I have found that being a mom of a medically fragile child means I will feel just about every emotion on the spectrum just about every single day.
It never fails: anytime we have a new medical device or change in our schedule, I get overwhelmed. It takes me awhile to find my footing and gain confidence. It is why, while we were in the hospital, I jumped right in to start feeding with the g tube. I jumped right in and had the nurse talk me through cleaning the site and changing the dressing.
Still, coming home from the hospital to the milk gone bad in the fridge, the mail piled up on the counter, the hospital stay laundry, the mountain of new medical papers to add to the mountain I will organize “someday”….It overwhelms me, especially as I am trying to get Kiran back on some semblance of a normal feeding schedule and figure out the nuances of this new feeding apparatus.

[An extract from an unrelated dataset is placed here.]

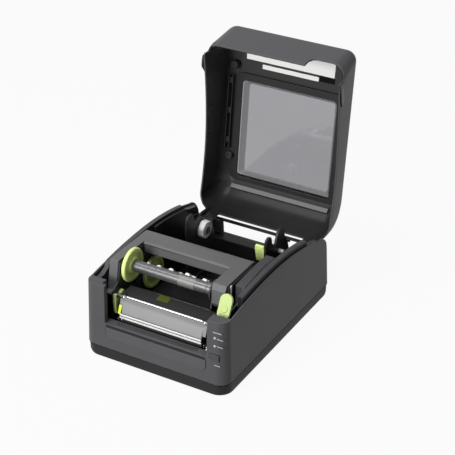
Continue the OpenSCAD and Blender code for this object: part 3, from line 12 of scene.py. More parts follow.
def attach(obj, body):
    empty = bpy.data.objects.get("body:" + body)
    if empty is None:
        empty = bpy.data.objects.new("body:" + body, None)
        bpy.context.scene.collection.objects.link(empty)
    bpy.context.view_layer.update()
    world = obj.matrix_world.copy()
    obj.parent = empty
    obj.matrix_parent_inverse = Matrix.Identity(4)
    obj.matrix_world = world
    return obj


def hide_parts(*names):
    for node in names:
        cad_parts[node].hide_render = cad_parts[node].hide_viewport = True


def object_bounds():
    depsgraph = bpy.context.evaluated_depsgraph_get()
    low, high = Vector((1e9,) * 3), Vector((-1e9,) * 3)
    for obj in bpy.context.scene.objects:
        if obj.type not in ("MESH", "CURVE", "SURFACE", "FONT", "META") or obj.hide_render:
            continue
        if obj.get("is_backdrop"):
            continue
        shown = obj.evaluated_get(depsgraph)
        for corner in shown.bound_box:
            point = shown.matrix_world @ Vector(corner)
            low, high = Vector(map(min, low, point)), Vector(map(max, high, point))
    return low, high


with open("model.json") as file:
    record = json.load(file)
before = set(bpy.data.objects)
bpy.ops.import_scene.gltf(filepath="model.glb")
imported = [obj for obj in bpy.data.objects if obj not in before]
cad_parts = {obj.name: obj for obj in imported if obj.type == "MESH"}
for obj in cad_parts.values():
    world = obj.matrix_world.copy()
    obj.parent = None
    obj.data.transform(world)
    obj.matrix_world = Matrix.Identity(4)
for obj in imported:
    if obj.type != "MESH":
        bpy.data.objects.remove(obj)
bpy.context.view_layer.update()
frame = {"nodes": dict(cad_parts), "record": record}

But. In the midst of it all, I was so thankful today. We have been blessed with Kiran’s presence for seven months now! (Um, where did that last month go!?!!) And we got to celebrate his life at home. We had some fussiness today and one small vomit after a tube feeding, but it was really a beautiful day spent together as a family.
And – he officially weighs just over 15 lbs now!!! My big, handsome man. Not to mention, we now get to see both cheeks at once – no more tube in his nose; no more tape on his face!
Still (jumping all over the place; it gives you a taste of my “just about every emotion” concept) – At one point today, I found myself trying to console him on his bedroom floor, tears in my own eyes, telling him I wish he could be healthy. I wish he had a strong heart and could eat by mouth. I wish we didn’t have to figure out how to keep him comfortable with tube feeds.
But then, I also found myself telling him that’s life, and life is going to be tough. I told him his mommy and daddy will be with him every step of the way – and that if I could, I’d take it all on for him – but, unfortunately, he is going to have to do most of the hard stuff.
In other words, he gained some wisdom today. It comes with age.